Daisy Coleman, a sexual assault victim had died by suicide at the age of 23. Her mother, Melinda, shared the news on Facebook on Tuesday. “My daughter committed suicide tonight,” She wrote. “If you saw crazy messages and posts, it was because I called the police to check on her. She was such an amazing girl and my best friend. I think she had to make it seem like I could live without her but I can’t. I wish I could have taken the pain from her so she won’t have to feel them again. She couldn’t recover from what those boys did to her and it’s so terrible what they did, it’s not fair. My baby girl is gone.”
Daisy Coleman was only 14 when she was sexually assaulted by Matthew Barnett, a teenager from Missouri. When she talked about how she was sexually assaulted, she faced severe backlash.
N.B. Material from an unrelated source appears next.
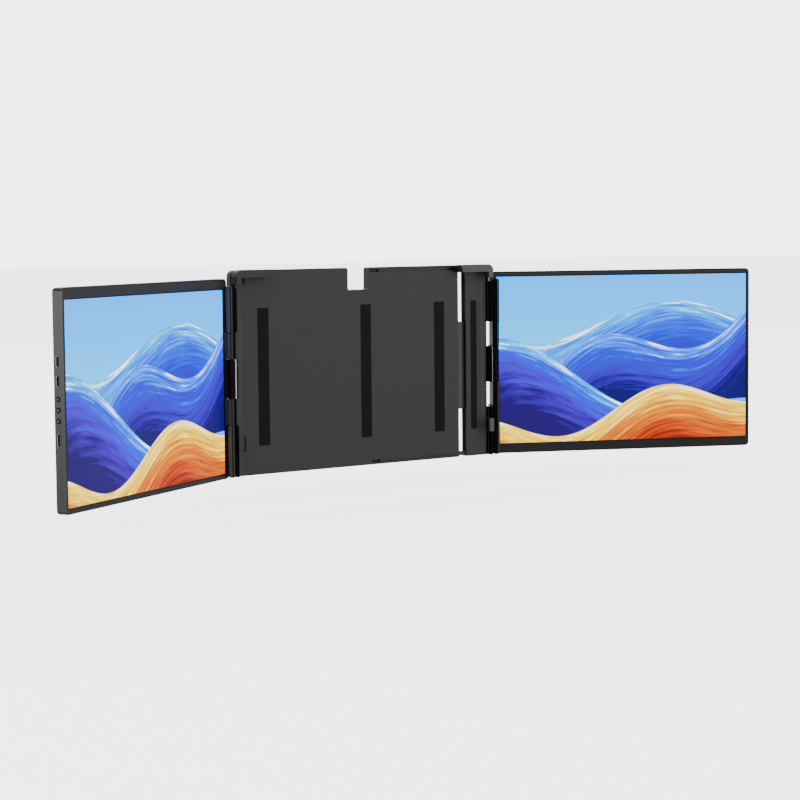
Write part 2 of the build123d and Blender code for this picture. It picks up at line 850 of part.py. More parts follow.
def height_plane(side, z):
    """A level plane with x out along the screen and y across it."""
    base = screen_plane(side)
    return Plane(origin=(axis_x[side], axis_depth, z), x_dir=base.x_dir, z_dir=(0, 0, 1))


def unit_rectangle():
    """The unit's outline before the hinge's cut-outs, in the open sketch."""
    with Locations((screen_middle, 0)):
        RectangleRounded(screen_width, screen_height, screen_corner)


def hinge_cuts(start, end, gap, mode=Mode.ADD):
    """The two stretches that the knuckles need, between two distances from the axis."""
    for sign in (-1, 1):
        rect(start, sign * (window_half - gap), end, sign * (knuckle_top + gap), mode)


def unit_outline(inset):
    """The unit's outline with its hinge cut-outs, drawn in by inset, in the open sketch."""
    unit_rectangle()
    hinge_cuts(screen_start - past, leaf_root, leaf_cut_gap, Mode.SUBTRACT)
    offset(amount=-inset, kind=Kind.INTERSECTION)


def make_rear_shell(side):
    base = screen_plane(side)
    face = face_depth[side]
    back = face + screen_thickness
    leaf_back = face + leaf_offset + leaf_thickness
    gap = leaf_slot_gap
    with BuildPart() as rear_shell:
        with BuildSketch(base.offset(face)):
            unit_rectangle()
        extrude(amount=screen_thickness)
        far = rear_shell.faces().sort_by(Axis(base.origin, base.z_dir))
        fillet(far[-1].edges(), shell_rounding)
        chamfer(far[0].edges(), shell_edge)
        with BuildSketch(base.offset(face)):
            hinge_cuts(screen_start - past, leaf_root, leaf_cut_gap)
        extrude(amount=screen_thickness, mode=Mode.SUBTRACT)
        with BuildSketch(base.offset(face)):
            unit_outline(rim_width)
        extrude(amount=bezel_drop + bezel_plate, mode=Mode.SUBTRACT)
        with BuildSketch(base.offset(face)):
            unit_outline(shell_wall)
        extrude(amount=screen_thickness - shell_back, mode=Mode.SUBTRACT)
        # bosses under the hinge leaf
        with BuildSketch(base.offset(leaf_back)):
            with Locations(*leaf_screw_places()):
                Circle(leaf_screw_head + leaf_boss_margin)
        extrude(amount=back - shell_back - leaf_back)
        with BuildSketch(base.offset(leaf_back)):
            with Locations(*leaf_screw_places()):
                Circle(leaf_screw_radius + press_clearance)
        extrude(amount=leaf_screw_bite + leaf_wall_gap, mode=Mode.SUBTRACT)
        # slots where the leaf comes out
        with BuildSketch(base.offset(face + leaf_offset - gap)):
            hinge_cuts(leaf_root - past, leaf_root + shell_wall + past, gap)
        extrude(amount=leaf_thickness + 2 * gap, mode=Mode.SUBTRACT)
        # port and button openings in the outer edge
        with BuildSketch(edge_plane(side, screen_end + past)):
            for height, size in port_places():
                with Locations((height, face + port_depth)):
                    SlotOverall(size[0] + 2 * port_gap, size[1] + 2 * port_gap)
            for height in button_heights:
                with Locations((height, face + port_depth)):
                    Circle(button_radius + button_hole_gap)
        extrude(amount=-(shell_wall + 2 * past), mode=Mode.SUBTRACT)
    return rear_shell.part


def port_places():
    """Each port's height above the unit's middle, with the size of its shell."""
    return [(height, usb_size) for height in usb_heights] + [(hdmi_height, hdmi_size)]


def make_front_bezel(side):
    with BuildPart() as front_bezel:
        with BuildSketch(screen_plane(side).offset(face_depth[side] + bezel_drop)):
            unit_outline(rim_width + bezel_gap)
            with Locations((display_centre, display_shift)):
                Rectangle(display_width, display_height, mode=Mode.SUBTRACT)
        extrude(amount=bezel_plate)
    return front_bezel.part


def make_layer(side, start, thickness):
    """A sheet of the display stack, start behind the screen's front face."""
    base = screen_plane(side)
    with BuildPart() as layer:
        with BuildSketch(base.offset(face_depth[side] + start)):
            with Locations((display_centre, display_shift)):
                Rectangle(display_width + 2 * panel_lap, display_height + 2 * panel_lap)
        extrude(amount=thickness)
    return layer.part


def make_driver_board(side):
    """The circuit board on the back wall, with the three switches that the buttons press."""
    base = screen_plane(side)
    board_face = face_depth[side] + screen_thickness - shell_back - board_thickness
    outer = screen_end - shell_wall - board_gap
    stem_end = screen_end - shell_wall - button_flange_gap - button_flange_thickness - stem_length
    switch_middle = stem_end - button_slack - button_travel - switch_length / 2
    with BuildPart() as driver_board:
        with BuildSketch(base.offset(board_face)):
            rect(outer - board_width, -board_height / 2, outer, board_height / 2)
        extrude(amount=board_thickness)
        with BuildSketch(base.offset(board_face - switch_height)):
            with Locations(*[(switch_middle, height) for height in button_heights]):
                Rectangle(switch_length, switch_width)
        extrude(amount=switch_height)
        with BuildSketch(base.offset(board_face - chip_thickness)):
            with Locations(*[(outer - chip_inset, height) for height in chip_heights]):
                Rectangle(chip_size, chip_size)
        extrude(amount=chip_thickness)
    return driver_board.part


def make_ports(side, places):
    """Connector shells on the board, open to the outside."""
    depth = face_depth[side] + port_depth
    start = screen_end - port_drop
    with BuildPart() as ports:
        with BuildSketch(edge_plane(side, start)):
            for height, size in places:
                with Locations((height, depth)):
                    SlotOverall(size[0], size[1])
        extrude(amount=-port_length)
        with BuildSketch(edge_plane(side, start)):
            for height, size in places:
                with Locations((height, depth)):
                    SlotOverall(size[0] - 2 * port_wall, size[1] - 2 * port_wall)
        extrude(amount=-(port_length - port_floor), mode=Mode.SUBTRACT)
        with BuildSketch(edge_plane(side, start - port_length + port_floor)):
            for height, size in places:
                with Locations((height, depth)):
                    Rectangle(size[0] - 2 * tongue_side_gap, tongue_thickness)
        extrude(amount=port_length - port_floor - tongue_drop)
    return ports.part


def make_button(side, height):
    place = (height, face_depth[side] + port_depth)
    flange_face = screen_end - shell_wall - button_flange_gap
    outwards = Axis(edge_plane(side, 0).origin, screen_plane(side).x_dir)
    with BuildPart() as button:
        with BuildSketch(edge_plane(side, flange_face)):
            with Locations(place):
                Circle(button_radius)
        extrude(amount=screen_end + button_proud - flange_face)
        fillet(button.edges().sort_by(outwards)[-1], button_rounding)
        with BuildSketch(edge_plane(side, flange_face)):
            with Locations(place):
                Rectangle(2 * button_flange, 2 * button_flange_half)
        extrude(amount=-button_flange_thickness)
        with BuildSketch(edge_plane(side, flange_face - button_flange_thickness)):
            with Locations(place):
                Circle(button_stem_radius)
        extrude(amount=-stem_length)
    return button.part


def leaf_screw_places():
    """The leaf's screws, as distance out and height."""
    xs = (leaf_root + leaf_screw_inset, leaf_root + leaf_length - leaf_screw_inset / 2)
    zs = (knuckle_top - leaf_screw_inset, leaf_screw_inset - knuckle_top)
    return [(x, z) for x in xs for z in zs]


def make_hinge_leaf(side):
    """Two knuckles and their necks, joined by the plate inside the screen."""
    base = screen_plane(side)
    start = face_depth[side] + leaf_offset
    middle = start + leaf_thickness / 2
    elbow = leaf_root - neck_thickness / 2 - neck_gap
    length = sqrt(elbow ** 2 + middle ** 2)
    lean = degrees(atan2(side * middle, elbow))
    groove = side * (groove_turn + degrees(rest_angle[side]) - 90)
    with BuildPart() as hinge_leaf:
        for z0 in (window_half, -knuckle_top):
            with BuildSketch(height_plane(side, z0)):
                Circle(knuckle_radius)
                with Locations(Location((elbow / 2, side * middle / 2, 0), (0, 0, lean))):
                    Rectangle(length, neck_thickness)
                with Locations((elbow, side * middle)):
                    Circle(neck_thickness / 2)
                rect(elbow, side * start, leaf_root + past, side * (start + leaf_thickness))
                Circle(pin_radius + pin_clearance, mode=Mode.SUBTRACT)
                with Locations(Location((0, 0, 0), (0, 0, groove))):
                    with Locations((knuckle_radius, 0)):
                        Rectangle(2 * groove_depth, groove_width, mode=Mode.SUBTRACT)
            extrude(amount=knuckle_length)
        with BuildSketch(base.offset(start)):
            hinge_cuts(leaf_root, leaf_root + shell_wall + past, 0)
            rect(leaf_root + shell_wall + leaf_wall_gap, -knuckle_top, leaf_root + leaf_length, knuckle_top)
            with Locations(*leaf_screw_places()):
                Circle(leaf_screw_radius + pin_clearance, mode=Mode.SUBTRACT)
        extrude(amount=leaf_thickness)
    return hinge_leaf.part


def make_leaf_screws(side):
    base = screen_plane(side)
    start = face_depth[side] + leaf_offset
    with BuildPart() as leaf_screws:
        with BuildSketch(base.offset(start - leaf_screw_head_thickness)):
            with Locations(*leaf_screw_places()):
                Circle(leaf_screw_head)
        extrude(amount=leaf_screw_head_thickness)
        with BuildSketch(base.offset(start)):
            with Locations(*leaf_screw_places()):
                Circle(leaf_screw_radius)
        extrude(amount=leaf_thickness + leaf_screw_bite)
    return leaf_screws.part


# ---------------------------------------------------------------- everything
def save_bracket():
    keep(make_bracket_front(), "bracket_front")
    keep(make_bracket_rear(), "bracket_rear")
    keep(make_screws(boss_places()), "bracket_screws")
    keep(make_seat_pads(), "lid_seat_pads")
    keep(make_guide_rails(), "guide_rails")
    keep(make_stop_screw(), "slide_stop_screw")


def save_arm():
    keep(make_slide_plate(), "slide_plate")
    keep(make_slide_bars(), "slide_bars")
    keep(make_arm_shell(), "arm_shell")
    keep(make_arm_cover(), "arm_cover")
    keep(make_screws(arm_screw_places()), "arm_screws")
    keep(make_arm_pad(), "arm_seat_pad")


def save_side(side):
    name = side_name[side]
    keep(make_hinge_frame(side), f"{name}_hinge_frame")
    keep(make_hinge_core(side), f"{name}_hinge_core")
    keep(make_window_trim(side), f"{name}_window_trim")
    keep(make_hinge_pins(side), f"{name}_hinge_pins")
    keep(make_hinge_washers(side), f"{name}_hinge_washers")
    keep(make_corner_block(side), f"{name}_corner_block")
    keep(make_corner_liner(side), f"{name}_corner_liner")
    keep(make_hook_pad(side), f"{name}_hook_pad")
    keep(make_lower_clip(side), f"{name}_lower_clip")
    keep(make_clip_pad(side), f"{name}_clip_pad")


def save_stand():
    keep(make_stand_leg(), "stand_leg")
    keep(make_stand_insert(), "stand_insert")
    keep(make_stand_foot(), "stand_foot")
    keep(make_stand_pin(), "stand_pin")


def save_screen(side):
    name = side_name[side]
    panel_start = bezel_drop + bezel_plate
    keep(make_rear_shell(side), f"{name}_rear_shell")
    keep(make_front_bezel(side), f"{name}_front_bezel")
    keep(make_layer(side, panel_start, panel_thickness), f"{name}_display_panel")
    keep(make_layer(side, panel_start + panel_thickness, backlight_thickness), f"{name}_backlight")
    keep(make_driver_board(side), f"{name}_driver_board")
    keep(make_ports(side, [(height, usb_size) for height in usb_heights]), f"{name}_usb_ports")
    keep(make_ports(side, [(hdmi_height, hdmi_size)]), f"{name}_hdmi_port")
    keep(make_hinge_leaf(side), f"{name}_hinge_leaf")
    keep(make_leaf_screws(side), f"{name}_leaf_screws")
    for number, height in enumerate(button_heights, start=1):
        keep(make_button(side, height), f"{name}_button_{number}")


save_bracket()
save_arm()
save_stand()
for side in (LEFT, RIGHT):
    save_side(side)
    save_screen(side)
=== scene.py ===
"""Finishes, screws and studio for a clip-on extender that adds two screens to a laptop."""

from math import cos, pi, radians, sin

import bpy
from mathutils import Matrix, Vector


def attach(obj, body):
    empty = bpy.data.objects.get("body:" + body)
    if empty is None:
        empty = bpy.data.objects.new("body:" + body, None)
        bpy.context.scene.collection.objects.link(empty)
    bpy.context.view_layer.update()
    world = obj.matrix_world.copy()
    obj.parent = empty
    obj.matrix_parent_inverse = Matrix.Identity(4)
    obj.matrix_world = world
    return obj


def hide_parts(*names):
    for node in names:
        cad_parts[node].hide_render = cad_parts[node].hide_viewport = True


MM = 0.001

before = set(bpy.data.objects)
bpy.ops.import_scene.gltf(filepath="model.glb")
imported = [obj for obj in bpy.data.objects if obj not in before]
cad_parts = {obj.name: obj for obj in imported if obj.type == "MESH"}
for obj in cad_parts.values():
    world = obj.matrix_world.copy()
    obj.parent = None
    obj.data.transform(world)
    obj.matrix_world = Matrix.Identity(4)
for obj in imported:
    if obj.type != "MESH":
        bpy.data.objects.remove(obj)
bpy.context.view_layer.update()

# ---------------------------------------------------------------- sizes the finishes follow
# The hinges' upright axes, outwards from the middle and in front of the lid's plane.
HINGE_X = 159.55 * MM
HINGE_Y = -4.6 * MM

# Each screen's swing at rest, and how far its front face lies behind the hinge's axis.
SIDES = {
    "left": {"sign": -1, "angle": radians(29.5), "face": 4.3 * MM},
    "right": {"sign": 1, "angle": radians(24.3), "face": 15.0 * MM},
}

# One screen, outwards from the hinge's axis. Its display sits off the middle of its height.
SCREEN_START = -2.3 * MM
SCREEN_END = SCREEN_START + 281.95 * MM
SCREEN_HEIGHT = 186.8 * MM
THIN_BEZEL = 7.15 * MM
DISPLAY_WIDTH = 271.4 * MM
DISPLAY_HEIGHT = 171.4 * MM
DISPLAY_CENTRE = SCREEN_START + THIN_BEZEL + DISPLAY_WIDTH / 2
DISPLAY_DROP = 2.4 * MM

# The screen's outer edge: ports and buttons, behind its front face.
EDGE_DEPTH = 5.7 * MM
PORT_LIP = SCREEN_END - 0.1 * MM
BUTTON_TOP = 2.0 * MM
BUTTON_PITCH = 9.0 * MM
# How far the buttons' painted highlight sits off their middle, towards the rear.
PAINTED_GLINT_SHIFT = 0.4 * MM

# Where painted shade in black takes over from the paint, outwards from the middle: the hooks'
# sides, the barrels' inner sides, the line down the barrels and the wall behind the hinge's gaps.
HOOK_SIDE = 153.6 * MM
HOOK_TOP = 95.0 * MM
LIP_SIDE = 158.9 * MM
LINE_SIDE = 160.75 * MM
WALL_SIDE = 150.2 * MM

# Surface detail: the radius of softened corners and the depth of moulded grain.
CORNER = 0.3 * MM
GRAIN_DEPTH = 0.03 * MM


def srgb(code):
    """A hex colour as linear RGBA."""
    values = [int(code[i:i + 2], 16) / 255 for i in (0, 2, 4)]
    linear = [v / 12.92 if v <= 0.04045 else ((v + 0.055) / 1.055) ** 2.4 for v in values]
    return (*linear, 1.0)


# ---------------------------------------------------------------- node helpers
FLOAT, COLOUR, VECTOR = "NodeSocketFloat", "NodeSocketColor", "NodeSocketVector"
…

After the sexual assault incident, she was left at her doorstep in only a T-shirt, for hours outside, in the freezing temperatures. She accused Matthew of rape and it led to a felony sexual assault charge against him, but the accusations were later dropped when Matthew said it was consensual and not an assault. The investigation fired up after when Daisy said that she’d left her house with her friend Paige to meet up with Matthew, whom she said knocked her out with alcohol, then forcefully raped her.
Sex between minors aged 14 or above is legal in Missouri. However, after the allegations, Daisy and her family had a hard time. Daisy’s brother Charlie was constantly booed at school and her mum Melinda was fired from her job. The charges against Matthew and Jordan Zech (who filmed the incident) were dropped after two months. When Daisy heard the charges were dropped, she began to harm herself for the first time, burning the boys’ names in her forearm, then consuming bottles of cold medicine. “She said everyone hated her and she hated herself too, “Her mum recalls. She often crushed pills in juice. Charlie, now 20, found Daisy unconscious. “My boys were hysterical,” says Melinda.
Tristan, 15, her youngest, “who had already lost his father, kept saying, ‘Daisy please don’t go, we can’t lose you too.” Four days before Matthew’s plea, Daisy tried to take her life again. After being hospitalized, Daisy told a social worker that her third attempt to end her life was deliberate. “It’s obvious she’s not just doing it to seek attention because she was hurting.,” says Melinda. “The last two times were overdosing and serious, and that’s the scariest part: the increasing intensity.” But she recovered strongly, and she associated herself with the national campaign Safe Before Anyone Else – to help steer others away from potential sexual violence.
Back in 2017, she spoke with PEOPLE about the incident, “The bullying was really intense because it didn’t just end at school,” Coleman says. “When I would go home, it would be over Facebook and Instagram. These people always hurled crueler things at me because it’s such a dehumanized way of speaking … a lot of things affected me personally and it changed my view of myself and my idea of self-worth and self-esteem.” As for working towards educating people on the violence of sexual abuse, she said, “I definitely feel like people have certain views and perceptions about me and about cases like sexual assault because they’re uneducated. That’s exactly why I’m going out and trying to educate people on what’s going on in our society.”
Coleman also featured in the Netflix documentary Audrie & Daisy in 2016. In 2014, Matthew pleaded guilty to child endangerment and was sentenced to two years’ probation. Three years later, Coleman said that she has no hatred towards him. “I honestly don’t hate him or have any vindictive feelings against him,” Coleman said in 2017. “I feel like all of the negativity that he put on me was passed down to him at one point, so I felt the need to stop that kind of transaction of negativity and hate. I went through a lot of years of self-loathing and asking myself why it had to be me. So much ‘woe is me,” she continued. “I just decided one day that I was done being negative about it. I needed to forgive myself for what happened.”